#### [PROBLEM TO WORK ON]
Repeat exactly the lines running from the line that contains "searchlight_body();" to the line that contains "bpy.context.scene.collection.objects.link(empty)"; include both ends and add nothing.

#### [INFORMATION SUPPLIED]
┌──

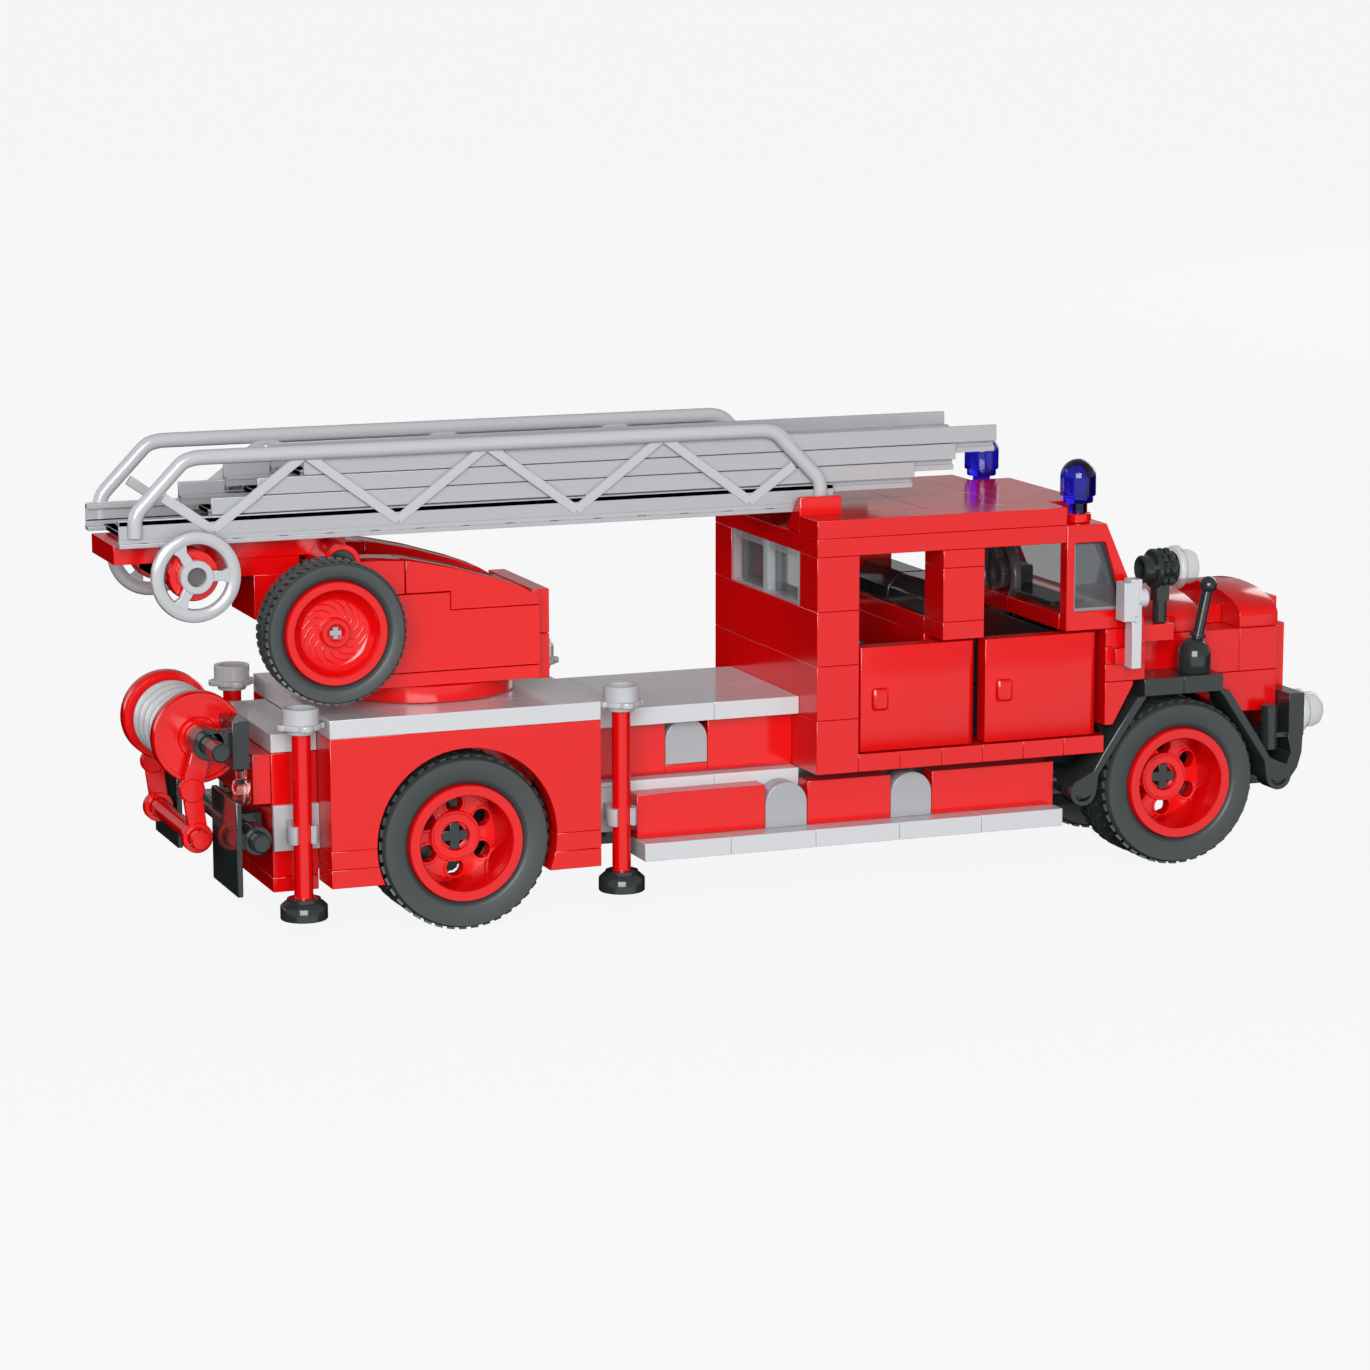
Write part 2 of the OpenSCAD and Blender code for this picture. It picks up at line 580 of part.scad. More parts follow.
// handrail that bends down at each end, and its zigzag braces
module ladder_truss() {
  w = 1.8;
  for(x=[-14,-10,-6]) { strut(x,14.8,x+2,18.5,w); strut(x+2,18.5,x+4,14.8,w); }
  strut(-14,14.75,-15.05,16.6,w);
  strut(-2,14.75,-0.95,16.6,w);
  y1 = 3-(ladder_w/2-base_wall)/stud;
  side_plate([[-15.84,14.4],[-15.84,15.8],[-14.66,18.85],[-14.4,19.04],[-1.6,19.04],[-1.34,18.85],[-0.16,15.8],[-0.16,14.5],
    [-0.5,14.5],[-0.5,15.7],[-1.55,18.2],[-14.45,18.2],[-15.5,15.7],[-15.5,14.4]],y1-(base_wall+rail_out)/stud,y1);
}
module ladder_carrier() color(red) {
  difference() {
    union() {
      gb(ladder_x0,-11,2,4,13,14.05);
      cy(pivot_x,pivot_z,lug_d,2.06,3.94);
      gb(-15,-12,2.06,3.94,12,13.1);
      gb(-15,-14,1.5,4.5,12,13);
      gb(-13,-12,2.06,3.94,9.65,12.1);
    }
    cy(pivot_x,pivot_z,4.8+2*run_gap,1,5);
  }
  both() cy(-14.5,12.55,8.6,1.2,1.6);
}
module hand_wheels() color(grey) both()
  translate([X(-14.5),Y(0.94),Z(12.55)]) rotate([-90,0,0]) {
    difference() { cylinder(h=2,d=hand_d); translate([0,0,-1]) cylinder(h=5,d=hand_d-4); }
    for(a=[60:120:300]) rotate(a) translate([0,-0.9,0.2]) cube([hand_d/2-1,1.8,1.7]);
    difference() { cylinder(h=2.08,d=5.6); translate([0,0,-1]) cylinder(h=2.2,d=3.2); }
  }
module ladder_section_2() color(light) sec(2);
module ladder_section_3() color(light) sec(3);
module ladder_section_4() color(light) sec(4);

module jack_front_right() color(red) jack(front_jack_x);
module jack_rear_right() color(red) jack(rear_jack_x);
module jack_front_left() color(red) mirror([0,1,0]) jack(front_jack_x);
module jack_rear_left() color(red) mirror([0,1,0]) jack(rear_jack_x);
module hose_reel() {
  color(red) difference() {
    union() { cy(reel_x,reel_z,reel_d,1.5,1.85); cy(reel_x,reel_z,reel_d,4.15,4.5); }
    cy(reel_x,reel_z,bar_d+2*run_gap,1,5);
  }
  color(grey) difference() {
    union() { cy(reel_x,reel_z,drum_d-1.4,1.85,4.15);
      for(i=[0:4]) cy(reel_x,reel_z,drum_d,1.93+i*0.44,1.93+i*0.44+0.28); }
    cy(reel_x,reel_z,bar_d+2*run_gap,1,5);
  }
}

// ---------------------------------------------------------------- what is drawn
chassis_frame();
running_boards();
lower_lockers();
locker_arches();
step_tiles();
upper_lockers();
rear_body();
deck_tiles();
tail_wall();
cab_rear_wall();
cab_side_frames();
cab_floor();
cab_roof();
ladder_cradles();
windscreen_frame();
cab_glass();
rear_windows();
seats();
steering_wheel();
cowl();
hood();
hood_curves();
radiator_grille();
front_fenders();
bumper();
headlight_lenses();
beacons();
reel_axle();
searchlight_body();
searchlight_lens();
mirrors();
marker_poles();
jack_clips();
reel_arms();
tail_lights();
mud_flaps();
front_axle_shaft();
front_rims();
front_tyres();
rear_axle_shaft();
rear_rims();
rear_tyres();
door_front_right();
door_rear_right();
door_front_left();
door_rear_left();
turret_body();
side_wheel_rim();
side_wheel_tyre();
ladder_base();
ladder_carrier();
hand_wheels();
ladder_section_2();
ladder_section_3();
ladder_section_4();
jack_front_right();
jack_rear_right();
jack_front_left();
jack_rear_left();
hose_reel();
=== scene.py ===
# Toy turntable-ladder fire engine built from interlocking bricks: looks built around the CAD frame.
import math
import bmesh
import bpy
from mathutils import Matrix, Vector


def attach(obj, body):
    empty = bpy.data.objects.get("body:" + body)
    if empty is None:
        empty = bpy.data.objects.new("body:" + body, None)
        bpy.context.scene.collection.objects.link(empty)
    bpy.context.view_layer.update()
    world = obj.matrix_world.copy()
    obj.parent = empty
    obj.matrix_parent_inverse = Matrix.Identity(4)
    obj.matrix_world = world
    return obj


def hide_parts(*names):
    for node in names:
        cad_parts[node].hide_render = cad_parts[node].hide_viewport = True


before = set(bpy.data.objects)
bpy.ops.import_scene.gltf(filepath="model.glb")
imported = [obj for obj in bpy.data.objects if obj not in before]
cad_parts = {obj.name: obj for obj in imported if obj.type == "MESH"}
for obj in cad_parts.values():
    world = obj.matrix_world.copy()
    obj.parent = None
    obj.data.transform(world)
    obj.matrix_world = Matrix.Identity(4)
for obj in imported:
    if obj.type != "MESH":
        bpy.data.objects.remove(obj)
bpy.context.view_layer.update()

MM = 0.001
STUD_MM, PLATE_MM = 8, 3.2
RIDE_MM = 22.2    # underside of the cab floor above the ground
STUD, PLATE, RIDE = STUD_MM * MM, PLATE_MM * MM, RIDE_MM * MM
X_MID = -0.0157
HALF_BODY = 0.024   # middle of the engine to the side of its body
SEAM = 0.025      # half the gap between two bricks, mm
EDGE = 0.09       # rounded edge of a moulded brick, mm


def X(s):
    return s * STUD - X_MID


def Y(s):
    return s * STUD - HALF_BODY


def Z(p):
    return RIDE + p * PLATE


def at(x, y, z):
    return Vector((X(x), Y(y), Z(z)))


# ------------------------------------------------------------------ materials
def colour(code):
    def channel(c):
        return c / 12.92 if c <= 0.04045 else ((c + 0.055) / 1.055) ** 2.4
    return [channel(int(code[i:i + 2], 16) / 255) for i in (1, 3, 5)] + [1.0]


def add_node(nt, kind, values=None, links=None, **settings):
    """One shader node with its settings, input values and incoming links; gives its outputs."""
    node = nt.nodes.new("ShaderNode" + kind)
    for key, value in settings.items():
        setattr(node, key, value)
    for key, value in (values or {}).items():
        node.inputs[key].default_value = value
    for key, source in (links or {}).items():
        nt.links.new(source, node.inputs[key])
    return node.outputs


FLOW_MM = 50 / 3    # slow changes of gloss where the plastic flowed
GRAIN_MM = 10 / 9   # fine unevenness; coarser than the real one, so that it shows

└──

#### [OUTPUT OF THE TASK]
searchlight_body();
searchlight_lens();
mirrors();
marker_poles();
jack_clips();
reel_arms();
tail_lights();
mud_flaps();
front_axle_shaft();
front_rims();
front_tyres();
rear_axle_shaft();
rear_rims();
rear_tyres();
door_front_right();
door_rear_right();
door_front_left();
door_rear_left();
turret_body();
side_wheel_rim();
side_wheel_tyre();
ladder_base();
ladder_carrier();
hand_wheels();
ladder_section_2();
ladder_section_3();
ladder_section_4();
jack_front_right();
jack_rear_right();
jack_front_left();
jack_rear_left();
hose_reel();
=== scene.py ===
# Toy turntable-ladder fire engine built from interlocking bricks: looks built around the CAD frame.
import math
import bmesh
import bpy
from mathutils import Matrix, Vector


def attach(obj, body):
    empty = bpy.data.objects.get("body:" + body)
    if empty is None:
        empty = bpy.data.objects.new("body:" + body, None)
        bpy.context.scene.collection.objects.link(empty)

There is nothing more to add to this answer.